» Task goal
Search the material and gather each line with "More" in it.

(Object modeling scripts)
--- begin ---
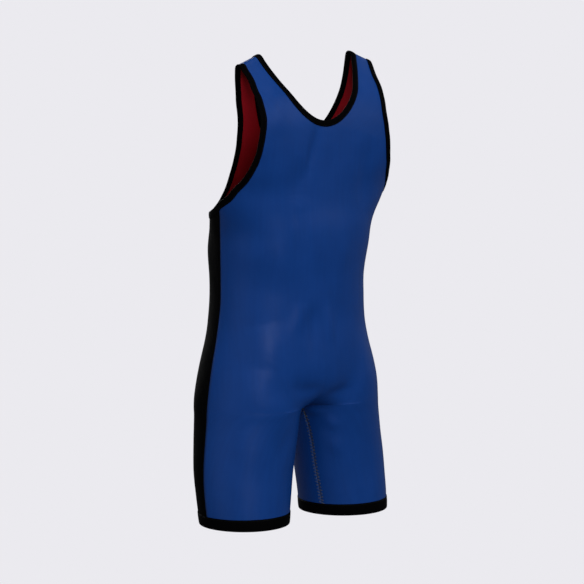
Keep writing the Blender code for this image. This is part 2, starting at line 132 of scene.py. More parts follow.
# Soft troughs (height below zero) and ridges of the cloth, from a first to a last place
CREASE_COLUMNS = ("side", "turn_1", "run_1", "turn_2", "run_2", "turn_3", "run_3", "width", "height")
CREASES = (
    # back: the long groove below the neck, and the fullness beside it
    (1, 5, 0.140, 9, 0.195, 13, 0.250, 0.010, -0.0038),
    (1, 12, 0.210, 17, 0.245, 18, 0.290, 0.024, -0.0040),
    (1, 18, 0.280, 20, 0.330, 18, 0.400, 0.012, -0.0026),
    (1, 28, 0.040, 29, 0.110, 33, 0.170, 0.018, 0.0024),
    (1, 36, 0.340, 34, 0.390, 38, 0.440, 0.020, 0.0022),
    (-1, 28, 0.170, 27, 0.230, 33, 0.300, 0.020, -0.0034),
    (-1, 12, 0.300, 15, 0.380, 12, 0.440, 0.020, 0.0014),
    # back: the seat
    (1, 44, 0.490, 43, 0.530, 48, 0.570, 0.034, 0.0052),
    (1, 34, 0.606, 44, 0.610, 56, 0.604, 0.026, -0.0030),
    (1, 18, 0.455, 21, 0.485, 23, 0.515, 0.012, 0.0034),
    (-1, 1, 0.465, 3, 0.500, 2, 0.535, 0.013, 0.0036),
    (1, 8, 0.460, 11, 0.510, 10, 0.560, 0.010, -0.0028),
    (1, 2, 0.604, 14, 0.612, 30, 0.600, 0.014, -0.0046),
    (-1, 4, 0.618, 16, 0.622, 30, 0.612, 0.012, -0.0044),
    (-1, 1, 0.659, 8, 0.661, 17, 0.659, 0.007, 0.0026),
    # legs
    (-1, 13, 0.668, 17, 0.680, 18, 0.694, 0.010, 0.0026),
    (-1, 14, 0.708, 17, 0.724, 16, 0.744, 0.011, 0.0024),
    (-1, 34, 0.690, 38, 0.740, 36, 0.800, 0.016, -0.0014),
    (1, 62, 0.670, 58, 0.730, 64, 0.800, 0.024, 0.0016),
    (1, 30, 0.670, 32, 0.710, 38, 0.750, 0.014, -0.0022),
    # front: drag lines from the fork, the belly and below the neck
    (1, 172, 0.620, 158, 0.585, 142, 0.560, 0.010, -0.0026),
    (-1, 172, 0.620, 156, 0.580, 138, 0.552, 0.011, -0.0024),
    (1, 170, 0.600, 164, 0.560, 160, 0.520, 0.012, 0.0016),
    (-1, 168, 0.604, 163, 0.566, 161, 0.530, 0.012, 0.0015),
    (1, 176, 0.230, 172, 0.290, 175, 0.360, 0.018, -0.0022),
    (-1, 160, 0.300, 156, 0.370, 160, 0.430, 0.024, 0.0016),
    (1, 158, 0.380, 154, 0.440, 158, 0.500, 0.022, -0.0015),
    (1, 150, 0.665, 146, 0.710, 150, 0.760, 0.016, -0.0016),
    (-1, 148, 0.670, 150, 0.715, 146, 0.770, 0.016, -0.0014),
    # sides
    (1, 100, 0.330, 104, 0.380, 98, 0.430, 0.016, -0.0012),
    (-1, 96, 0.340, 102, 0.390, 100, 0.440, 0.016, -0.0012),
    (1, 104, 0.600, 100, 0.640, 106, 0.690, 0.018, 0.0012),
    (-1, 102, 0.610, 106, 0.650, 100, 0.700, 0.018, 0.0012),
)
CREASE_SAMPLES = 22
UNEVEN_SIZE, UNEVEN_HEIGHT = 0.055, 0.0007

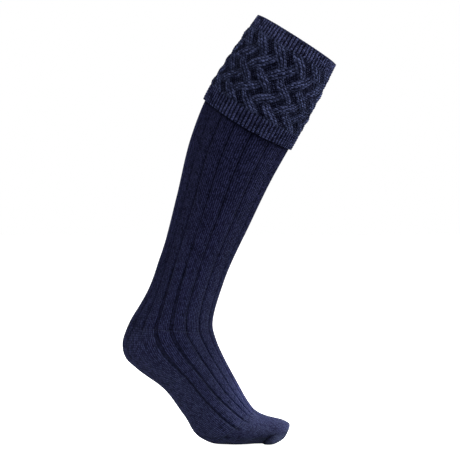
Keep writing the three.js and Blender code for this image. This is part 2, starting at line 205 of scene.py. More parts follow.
--- end ---
» Worked solution
Keep writing the Blender code for this image. This is part 2, starting at line 132 of scene.py. More parts follow.
Keep writing the three.js and Blender code for this image. This is part 2, starting at line 205 of scene.py. More parts follow.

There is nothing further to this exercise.